→ **Task statement**:
Pick out each line containing the string "that".

→ **Data segment**:
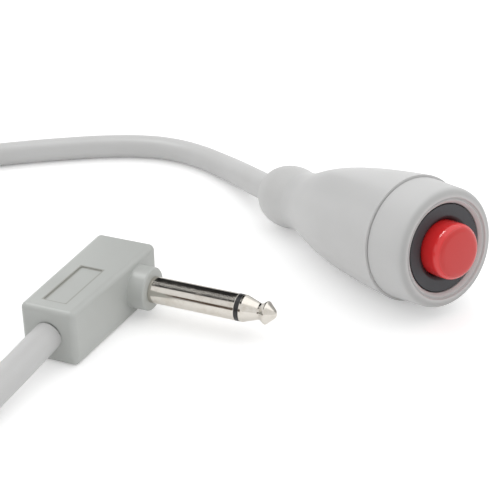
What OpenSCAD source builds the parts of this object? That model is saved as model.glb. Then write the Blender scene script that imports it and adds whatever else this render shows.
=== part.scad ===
// Nurse call button: a pear shaped handset on a lead that ends in a right angle jack plug.
// It lies on its side, nose along +X, with the lead laid on the same surface.
// Origin: middle of the handset's footprint, on the surface. Units are millimetres.

/* [Handset housing] */
// Length of the housing from its neck to the cap
housing_len = 43; // [40:0.5:50]
// Diameter of the neck
neck_d = 15.6; // [14.5:0.1:17]
// Wall thickness of the housing
wall = 2; // [1.4:0.1:2.2]
// How far the handset's axis rises towards the button as it lies, in degrees
lie_tilt = 8.5; // [7:0.1:10]
// Depth of the socket that takes the cap's spigot
socket_depth = 5.6; // [4.5:0.1:8]

/* [Strain relief] */
// Length of the collar behind the housing
collar_len = 13.2; // [11:0.2:18]
// Largest diameter of the collar
collar_d = 16.6; // [16:0.1:18]
// Length over which the collar rounds in to the lead
collar_round = 8; // [5:0.2:8.8]
// Length of the spigot held in the neck
neck_land = 6.6; // [5:0.2:8]
// Diameter of the spigot held in the neck
relief_spigot_d = 10.8; // [9.8:0.1:11.2]
// Thickness of the flange inside the neck
relief_flange_t = 1.5; // [1:0.1:3]

/* [Front cap] */
// Length of the cap from the housing to its front lip
cap_len = 10.9; // [10.4:0.1:14]
// How much smaller the cap is across at its front
cap_taper = 0.9; // [0:0.1:1.6]
// Radius of the rounded front edge
cap_round = 1.8; // [0.8:0.1:2]
// Width of the rim outside the fine step
cap_rim = 2.65; // [2.4:0.05:4]
// How far the housing's edge stands out around the cap
cap_step = 0.6; // [0:0.05:0.8]
// Width of the ring between the bezel and the fine step
face_ring = 1.6; // [1.4:0.1:2.4]
// Thickness of the panel that the switch clamps
panel_t = 1.8; // [1.2:0.1:2.2]
// Wall of the spigot that enters the housing
spigot_wall = 1; // [0.8:0.05:1.4]

/* [Push switch] */
// Width of the bezel outside the barrel
bezel_rim = 2.45; // [2.2:0.05:2.8]
// Thickness of the bezel flange
bezel_t = 1.7; // [1.2:0.1:2]
// How far the bezel lies below the cap's lip
bezel_sink = 1; // [0.6:0.1:1.4]
// Diameter of the switch barrel
barrel_d = 15.9; // [15.5:0.1:16.4]
// Length of the barrel behind the bezel
barrel_len = 18.2; // [17.8:0.2:22]
// Thickness of the rubber washer under the bezel
gasket_t = 0.6; // [0.4:0.1:1]
// Thickness of the steel washer
washer_t = 0.5; // [0.3:0.1:0.8]
// Thickness of the nut
nut_t = 2.8; // [2:0.1:3.6]
// How far the nut's flats stand out from the barrel
nut_rim = 1.55; // [1.2:0.05:1.8]

/* [Button] */
// Wall of the barrel around the button
guide_wall = 1.25; // [1:0.05:1.6]
// How far the button stands out of the bezel
button_out = 5.1; // [3.5:0.1:6]
// Radius of the button's front edge
button_edge = 2.1; // [0.4:0.1:2.4]
// Depth of the button's skirt below the bezel
button_skirt = 5.1; // [4:0.1:5.4]
// How far the button travels
travel = 2.2; // [1.2:0.1:2.4]
// Diameter of the plunger
stem_d = 4; // [3.2:0.1:4.4]
// Diameter of the return spring's wire
spring_wire_d = 0.6; // [0.4:0.05:0.8]

/* [Lead] */
// Diameter of the lead
cord_d = 6.8; // [6.2:0.1:7]
// Radius of the coil's outer turn, to the middle of the lead
coil_outer_r = 50; // [49:0.5:56]
// Number of turns in the coil
coil_turns = 6.264; // [5.264:1:6.264]

/* [Jack plug] */
// Length of the plug's body along the lead
plug_len = 37; // [35:0.5:42]
// Width of the plug's body at the barrel end
plug_w = 15.6; // [14.6:0.1:18]
// Width of the plug's body at the lead end
plug_tail_w = 13.7; // [12.6:0.1:15]
// Thickness of the plug's body
plug_t = 13.6; // [13:0.2:15]
// Rounding of the body's edges
plug_edge = 1.4; // [0.8:0.1:2]
// Diameter of the jack barrel
jack_d = 6.35; // [6.3:0.05:6.4]
// Length of the jack from the boss to its tip
jack_len = 31.1; // [30:0.1:32]
// Length of the tip in front of the insulating ring
tip_len = 8.2; // [7.4:0.1:9]
// Diameter of the boss around the barrel
boss_d = 10.4; // [9.8:0.1:12]
// Length of the boss
boss_len = 4; // [3:0.1:5.5]

/* [Hidden] */

$fn = 96;
// Overrun of every cut
cut = 1;
// Gap at pieces that are pressed or moulded together
snug = 0.02;
// Gap at pieces that slide in by hand
slip = 0.05;
// Gap around the button where it slides in its guide
guide_gap = 0.1;
// Gap left at each end of the button's stroke
stop_gap = 0.1;
// Small bevel on moulded edges that meet
edge = 0.35;

// Stations along the handset's axis, from the rear of the collar to the front
neck_z = collar_len;
land_z = neck_z + neck_land;
seam_z = neck_z + housing_len;
lip_z = seam_z + cap_len;
bezel_z = lip_z - bezel_sink;
flange_z = bezel_z - bezel_t;
panel_z = flange_z - gasket_t;
panel_back_z = panel_z - panel_t;
washer_z = panel_back_z - washer_t;
nut_z = washer_z - nut_t;
barrel_end_z = flange_z - barrel_len;

// Radii that follow the switch: bezel, fine step and housing
barrel_r = barrel_d / 2;
bezel_r = barrel_r + bezel_rim;
step_r = bezel_r + face_ring;
cap_r = step_r + cap_rim;
housing_r = cap_r + cap_step;
button_r = barrel_r - guide_wall - guide_gap;
neck_r = neck_d / 2;
relief_spigot_r = relief_spigot_d / 2;
neck_bore_r = relief_spigot_r + slip;
seal_t = 0.8;
seal_w = 0.6;
seal_r = housing_r - wall;
spigot_r = seal_r - slip;
cap_inner_r = spigot_r - spigot_wall;
cap_front_r = cap_r - cap_taper / 2;
bead_h = 0.2;
bead_half = 0.5;
spigot_gap = 0.4;
spigot_end_z = seam_z - socket_depth + spigot_gap;
bead_z = spigot_end_z + bead_half + edge;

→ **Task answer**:
What OpenSCAD source builds the parts of this object? That model is saved as model.glb. Then write the Blender scene script that imports it and adds whatever else this render shows.
// Nurse call button: a pear shaped handset on a lead that ends in a right angle jack plug.
// Depth of the socket that takes the cap's spigot
// Thickness of the panel that the switch clamps
// Wall of the spigot that enters the housing
// Gap at pieces that are pressed or moulded together
// Gap at pieces that slide in by hand
// Small bevel on moulded edges that meet
// Radii that follow the switch: bezel, fine step and housing